Von Dieter Nürnberger | 05.11.2010
    Egal ob Puppe, Teddy oder die Holzeisenbahn - bei der Veröffentlichung der Spielzeug-Untersuchung der Stiftung Warentest vor zwei Wochen kam kaum ein Produkt gut davon. 80 Prozent war mit gesundheitsgefährdenden Schadstoffen belastet, bei anderen Produkten bestand die Gefahr, dass die Kinder sich leicht an lösbaren Kleinteilen verschlucken könnten. Und insgesamt 7 von 50 untersuchten Produkten, so das damalige Fazit der Warentester, seien nicht verkehrsfähig, soll heißen, sie hätten nicht in die Verkaufsregale gelangen dürfen. Inzwischen hätten zwei Hersteller reagiert, sagt Elke Gehrke, zuständig für Produkttests bei der Berliner Verbraucherinstitution und den Verkauf gestoppt, ein Beispiel.

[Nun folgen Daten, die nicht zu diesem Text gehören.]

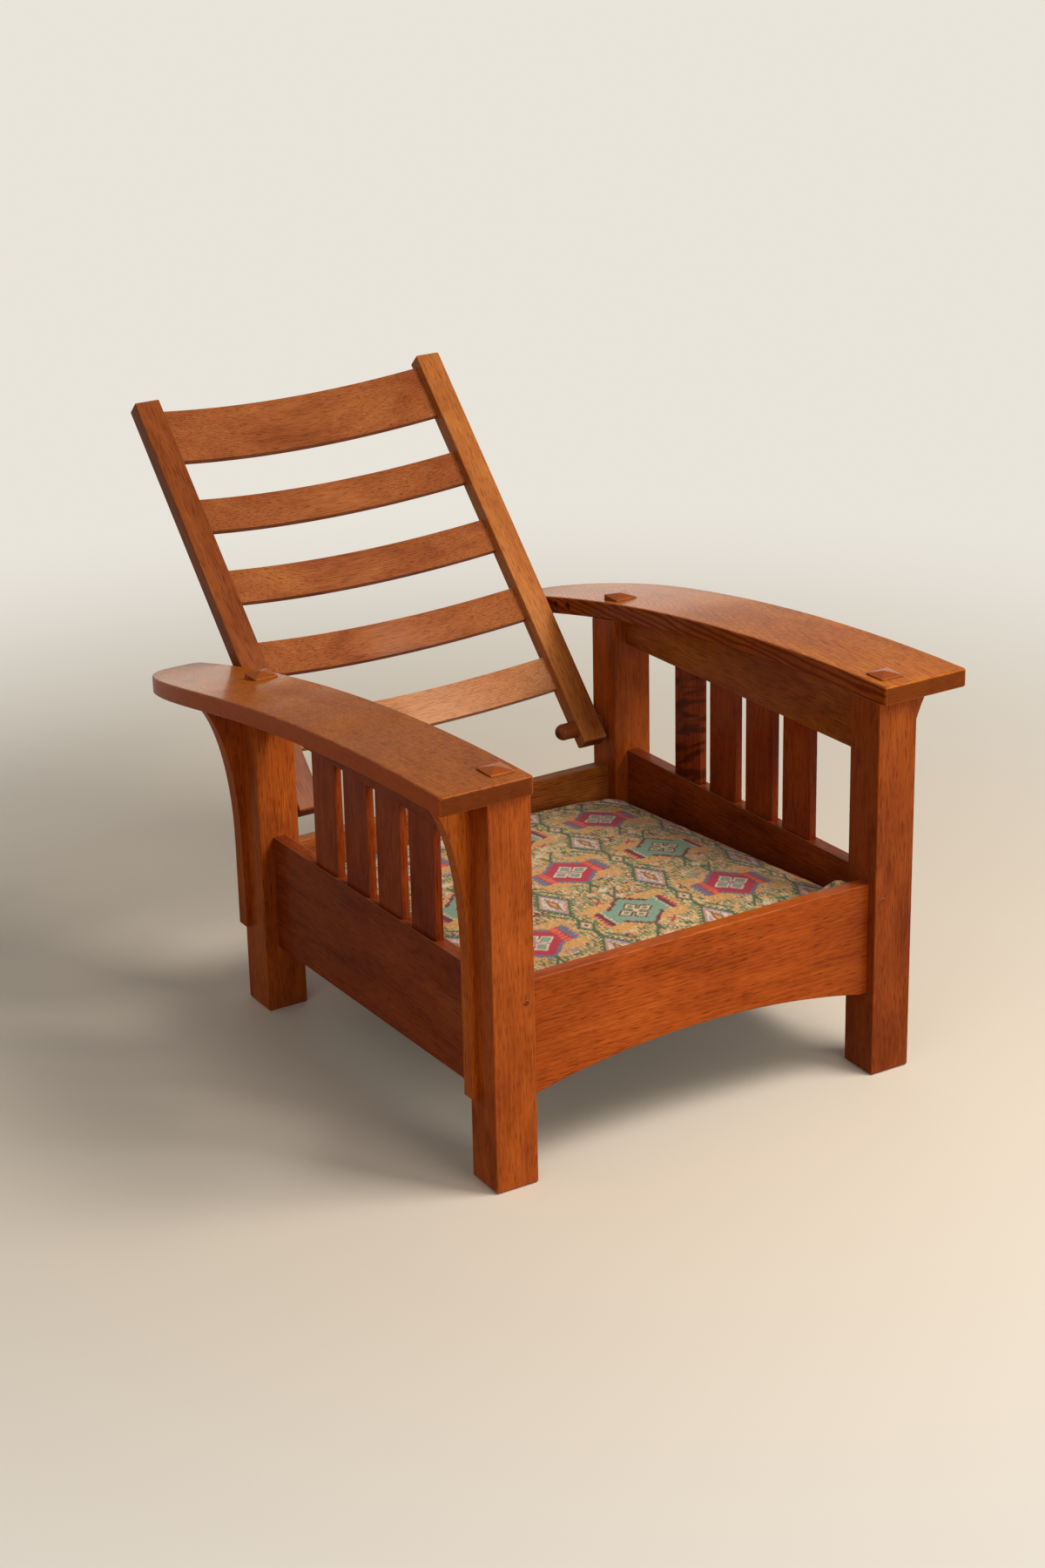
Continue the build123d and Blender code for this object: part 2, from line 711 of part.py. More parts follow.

    "Tedi, der Plüschhase, wurde von der Firma aus dem Verkehr gezogen. Ansonsten beschäftigt sich derzeit insbesondere die Marktaufsicht mit den einzelnen Produkten, die von uns als nicht verkehrsfähig eingestuft worden sind."

    Bei besagtem Plüschhasen war die Schadstoffbelastung zu hoch gewesen - hier geht es vor allem polyzyklische aromatische Kohlenwasserstoffe, kurz PAK. Diese gelten als krebsverursachend. Die Prüfer wiesen PAK in 34 von 50 Produkten nach. In der Branche wird nun allerdings auch vor Panikmache gewarnt. Volker Schmid, Geschäftsführer des Verbandes der Spielwaren-Industrie:

    "Dieser Beitrag hat mich enorm auf die Palme gebracht. Die Aussage, 80 Prozent der Spielzeuge seien gesundheitlich bedenklich, konnte nur auf der Basis getroffen, dass die gesetzlichen, europäischen Grenzwerte nichts Wert seien. In denen steckt aber viel Forschung und auch ein extremer Sicherheitsfaktor."

    Die Debatte über die Konsequenzen aus den alarmierenden Ergebnissen der Spielzeug-Untersuchung ist nun auch zum Streit über die Grenzwerte geworden. Schmid sagt, man habe die Grenzwerte eingehalten, die Stiftung Warentest gibt zu, verschiedene Kriterien angelegt zu haben. Elke Gehrke.

    "Das GS-Zeichen war eines der von uns herangezogenen Anforderungen. Vor allem für die polyzyklischen aromatischen Kohlenwasserstoffe. Wir haben aber auch Empfehlungen und Hinweise vom Bundesinstitut für Risikobewertung herangezogen. Aber auch von freiwilligen Zeichen, die wir hier als Basis zugrunde gelegt haben."

    Das erwähnte GS-Zeichen ist ein Qualitätssiegel für Produktsicherheit. Und die große Überraschung in der Spielzeug-Untersuchung der Stiftung Warentest war, dass selbst Produkte mit diesem oder einem anderen Prüfzeichen eine Gefahr darstellen konnten. Beispielsweise ein Plüschaffe der Firma sigikid, der zu schnell entflammbar war. Das Produkt trug ein TÜV-Zeichen. Beim zuständigen TÜV-Süd wurde inzwischen reagiert und geschaut, ob die Ergebnisse der Warentester richtig sind. Pressesprecher Thomas Oberst über die Vorgaben der Norm EN 71.

    "Darin ist vorgegeben, dass die Ausbreitung der Flammen nicht größer als drei Meter pro Sekunde sein darf. Wir haben im Auftrag des Herstellers eine Nachprüfung an zwei Exemplaren durchgeführt. Bei einem lag die Ausbreitung bei 2,3 Metern pro Sekunde, beim anderen bei 2,5 Meter. Die Anforderung der Norm ist somit hier eingehalten!"

    Die Unstimmigkeiten heizen nun die Debatte an - der Geschäftsführer des Spielwaren-Industrieverbandes fordert eine realistische Betrachtung. Spielzeug sei im Großen und Ganzen sicher. Verbraucher sollten aber zudem beim Einkauf genau hinschauen. Volker Schmid.

    "Man kann nicht erwarten, dass er beim Kauf in einem Ein-Euro-Shop gutes Spielzeug bekommt. Aber im Spielzeug-Fachhandel bekommt er es! Spielzeug ist sicherlich weit weniger belastet als alle Gebrauchsgegenstände, die uns täglich umgeben. Für Spielzeuge gibt es ungefähr 1200 Stoffverbote, für eine Zahnbürste beispielsweise keines."
    Auch die Politik beschäftigt sich inzwischen mit dem Thema. Denkbar sei eine Überprüfung, der in der europäischen Spielzeugrichtlinie festgelegten Grenzwerte für gefährliche Stoffe, hieß es von einzelnen Abgeordneten des Europaparlaments. Die alarmierende Warentest-Untersuchung wird somit weiterhin Gesprächsthema bleiben.